We can therefore always rearrange \(\mathrm{\Sigma}_1\) into \(\mathrm{\Sigma}_2\) by pre and post multiplying by a permutation: \(\mathrm{\Sigma}_1 = \mathrm{P}\mathrm{\Sigma}_2\mathrm{P}^\mathsf{T}\). By applying the same permutation to the matrix of eigenvectors we keep the decomposition

$$ \mathrm{A}\mathrm{A}^\mathsf{T} = \mathrm{V}\mathrm{\Sigma}_2\mathrm{V}^\mathsf{T} = (\mathrm{V}\mathrm{P}^\mathsf{T})\mathrm{P}\mathrm{\Sigma}_2\mathrm{P}^\mathsf{T}(\mathrm{V}\mathrm{P}^\mathsf{T})^\mathsf{T} = \tilde{\mathrm{V}}\mathrm{\Sigma}_1\tilde{\mathrm{V}}^\mathsf{T}$$

we can therefore assume \(\mathrm{\Sigma}_1 = \mathrm{\Sigma}_2 = \mathrm{\Sigma}\) for some appropriate orthogonal matrices \(\mathrm{U}, \mathrm{V}\).
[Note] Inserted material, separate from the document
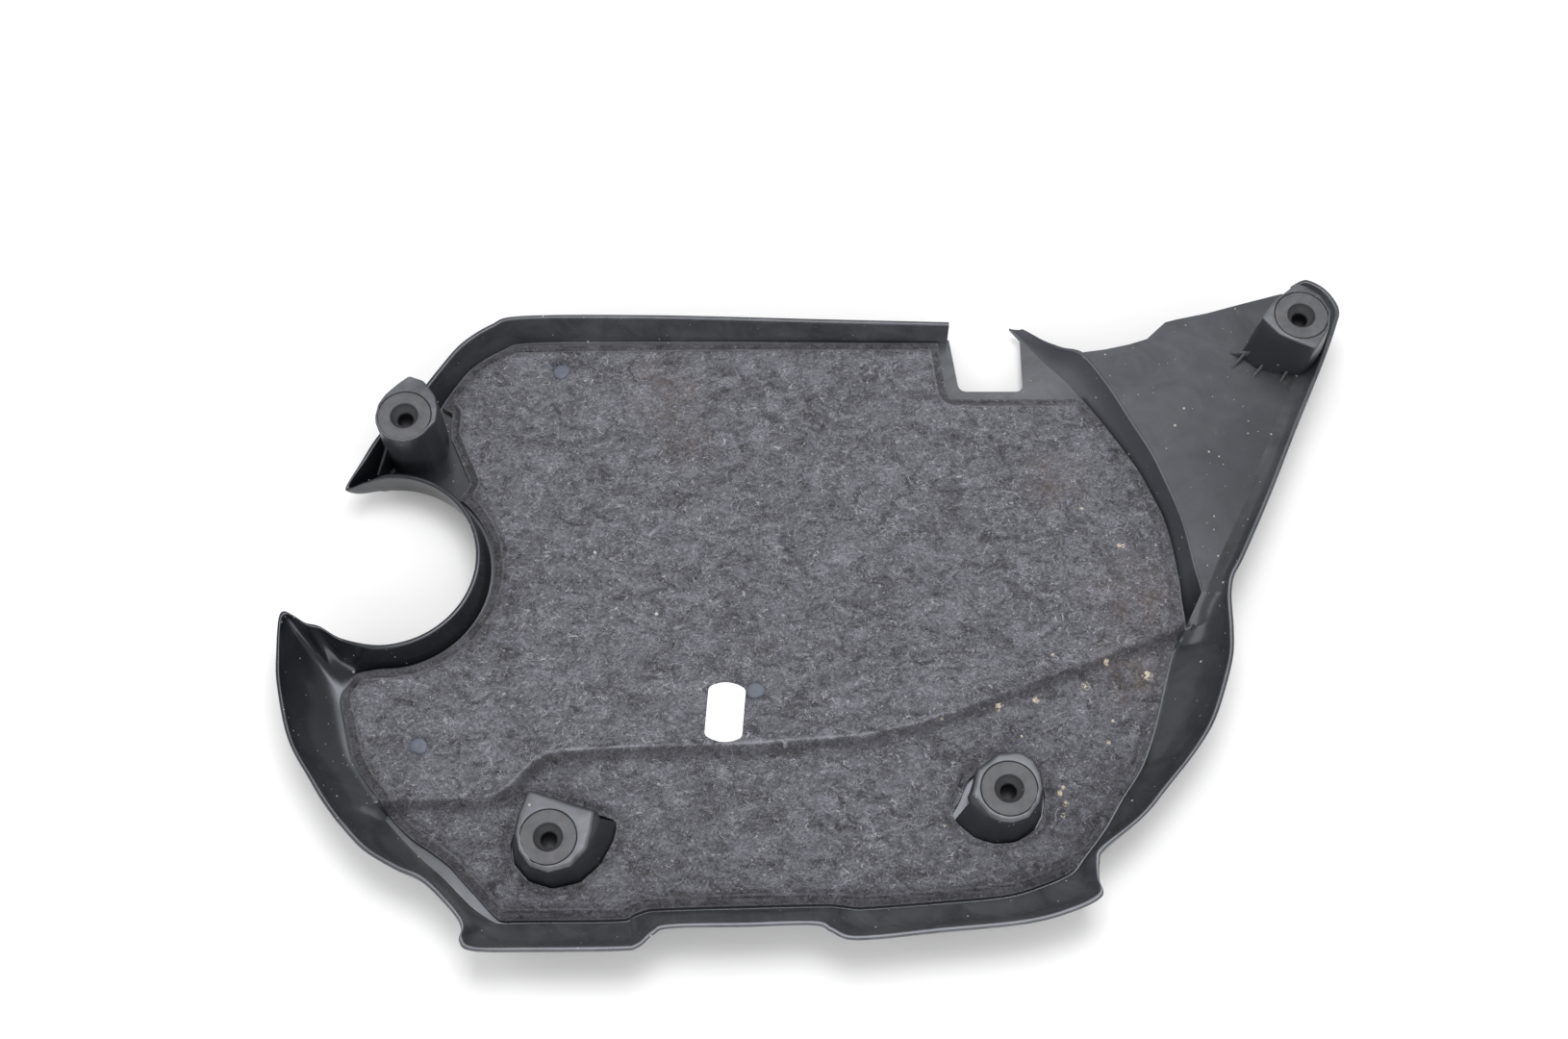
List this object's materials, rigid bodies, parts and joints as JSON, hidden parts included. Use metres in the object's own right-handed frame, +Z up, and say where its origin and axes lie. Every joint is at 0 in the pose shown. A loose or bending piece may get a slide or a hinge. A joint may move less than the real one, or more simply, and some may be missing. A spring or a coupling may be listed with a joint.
{
  "type": "engine cover",
  "caption": "Moulded engine cover, engine side up: a shell with a skirt, a round cut-out, a notch, a wing and grommet towers, lined with a felt sound pad",
  "frame": {"origin": "centre of the footprint, on the surface that the show face lies on", "axes": "+X along the cover towards the wing, +Y across it towards the notched edge, +Z up from the show face to the engine side"},
  "size_m": [0.543, 0.36, 0.057],
  "materials": {
    "moulded_shell": "black moulded polyamide, satin gloss, dusty and scuffed on the wing and the skirt",
    "needle_felt": "grey heather needle felt, with a pressed border",
    "grommet_rubber": "matt black rubber",
    "label_film": "white film label, bare"
  },
  "bodies": {
    "root": {"cover_shell": "moulded_shell", "felt_pad": "needle_felt", "grommet_horn": "grommet_rubber", "grommet_wing": "grommet_rubber", "grommet_front_left": "grommet_rubber", "grommet_front_right": "grommet_rubber", "label": "label_film"}
  },
  "joints": []
}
Singular Value Decomposition

Because the eigenvalues stored in \(\mathrm{\Sigma}\) are strictly positive, we can take their square root \(\sqrt{\sigma_i}\) and store them in a new matrix \(\tilde{\mathrm{\Sigma}} = \mathrm{\Sigma}^{1 / 2}\) such that $$\tilde{\mathrm{\Sigma}}\tilde{\mathrm{\Sigma}} = \tilde{\mathrm{\Sigma}}^\mathsf{T}\tilde{\mathrm{\Sigma}} = \tilde{\mathrm{\Sigma}}\tilde{\mathrm{\Sigma}}^\mathsf{T} = \mathrm{\Sigma} $$

the trick behind the SVD is to construct a specififc \(\mathrm{V}\) from the \(\mathrm{U}\)-decomposition. Consider the equalities

\begin{align} \mathrm{A}\mathrm{A}^\mathsf{T} &= \mathrm{V}\mathrm{\Sigma}\mathrm{V}^\mathsf{T} \\ & = \left(\mathrm{A}\mathrm{U}\tilde{\mathrm{\Sigma}}^{-1}\right)\mathrm{\Sigma}\left(\tilde{\mathrm{\Sigma}}^{-1}\mathrm{U}^\mathsf{T} \mathrm{A}^\mathsf{T}\right) \\ & = \left(\mathrm{A}\mathrm{U}\tilde{\mathrm{\Sigma}}^{-1}\right)\mathrm{\Sigma}\left(\mathrm{A}\mathrm{U}\tilde{\mathrm{\Sigma}}^{-1}\right)^\mathsf{T} \end{align}

therefore, by setting \(\mathrm{V} \triangleq \mathrm{A}\mathrm{U}\tilde{\mathrm{\Sigma}}^{-1}\) we can do two things: orthogonally diagonalize the matrix \(\mathrm{A}\mathrm{A}^\mathsf{T}\) and ensure that \(\mathrm{A} = \mathrm{U}^\mathsf{T}\tilde{\mathrm{\Sigma}}\mathrm{V}\). The matrices \(\mathrm{U}, \mathrm{V}\) are often named differently, so that the SVD decomposition of \(\mathrm{A}\) is

$$ \mathrm{A} = \mathrm{U}\mathrm{\Sigma}\mathrm{V}^\mathsf{T} $$ for some unitary matrices \(\mathrm{U}, \mathrm{V}\) and a positive diagonal matrix \(\mathrm{\Sigma}\).